When Tiger Woods improbably holed out a 49-foot, 10-inch chip shot from the rough for a birdie, the crowd surrounding the 16th hole at Muirfield Village Golf Club roared while Woods emoted emphatically with a fist pump. That was the scene on one of the final holes of the 2012 Memorial Tournament, a day on which Woods came back to win the tournament from a four-stroke deficit.
Woods’ performance at the Memorial was a vintage Tiger display, especially on Sunday, June 3, the tournament’s final day. Woods was in control of his game, hitting 14 of 18 greens in regulation, while shooting a final-round 67 to finish the tournament at 9-under, two strokes ahead of Andres Romero and Rory Sabbatini, who tied for second place. Woods’ final round even had its signature moment, that being his 16th-hole chip-in which went on to be the No. 1 play on that night’s episode of SportsCenter.
Less than two weeks later, Woods is preparing to compete in the 112th U.S. Open at the Olympic Club in San Francisco, Calif., where play begins Thursday.
Woods is a 14-time major champion, but has not won a major since the 2008 U.S. Open. Once a dominant force in professional golf, Woods has had problems both on and off the golf course over the past four years. Coming off of a dramatic victory, however, Woods’ game looks to be as strong as it has been in any point over the past four years. This could be the weekend that Woods wins a long-awaited 15th major.
Following his victory at the Memorial Tournament, Woods is fourth in the Official World Golf Ranking, while he ranks third in the PGA Tour’s FedEx Cup standings. Woods has clearly established himself once again as being one of the world’s best golfers, and less than two weeks removed from a victory, there is reason for Woods to go into the U.S. Open as a favorite.
Woods has certainly been hitting the ball well, but he also seems to have regained his confidence and on-course demeanor. In recent years, Woods has often been defined by his on-course outbursts, including occasional profanity and throwing his clubs. At the Memorial, Woods’ focus appeared to be locked in, and his passion and confidence showed through clearly in his celebration of his masterful chip-in on the 16th hole.
Woods’ confidence even carried over to the post-tournament press conference. When he was asked whether he thought he was “back”, he gave a simple response.
“I won,” Woods replied with a laugh.
Of course, Woods needs more than confidence to win the U.S. Open. Playing against the best golfers in the world, Woods must replicate his performances from this year’s Memorial Tournament and Arnold Palmer Invitational, the two tournaments he has won, by playing at the top of his game.

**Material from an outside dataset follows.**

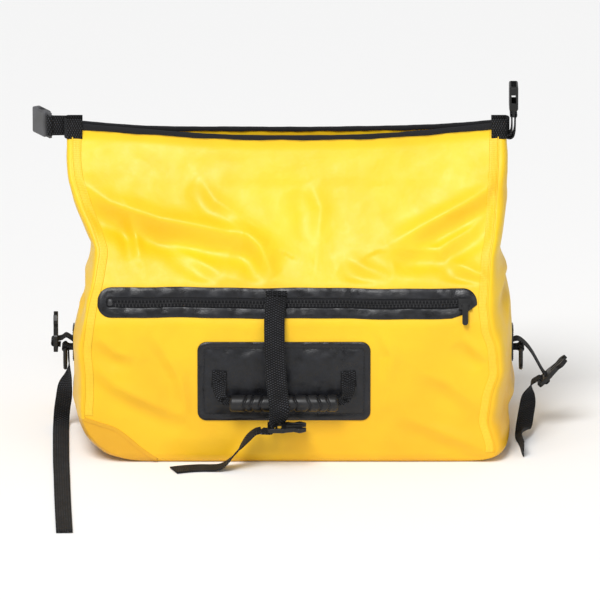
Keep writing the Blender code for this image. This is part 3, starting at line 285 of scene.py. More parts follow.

Going into the U.S. Open off of a win certainly helps to build momentum, but it will not necessarily lead to a strong performance. Woods finished 15 strokes back of winner Bubba Watson, in a tie for 40th place, at the 2012 Masters, which also came two weeks following the Arnold Palmer Invitational. Additionally, Woods had won the Memorial Tournament in four previous seasons, but only won the U.S. Open in one of those four seasons (2000).
At the Memorial, Woods tied for first by hitting 53 of 72 greens in regulation for the tournament, while he tied for 14th by hitting 43 of 56 fairways off the tee. On the contrary, Woods only hit 40 of 72 greens in regulation at the Masters, which tied him for 51st, while he only hit 32 of 56 fairways, the second-worst total of any player to play all four rounds. Woods’ success or failure in the U.S. Open will likely be determined by his consistency in driving the ball accurately off of the tee and setting himself up with birdie putts.
There was once an era when Woods was expected to win in every tournament he played, and if he was playing at his best, he was virtually unbeatable. Those days may have come and gone, but Woods’ vintage performance at the Memorial shows that he is ready to add to his long list of major championship victories sooner rather than later.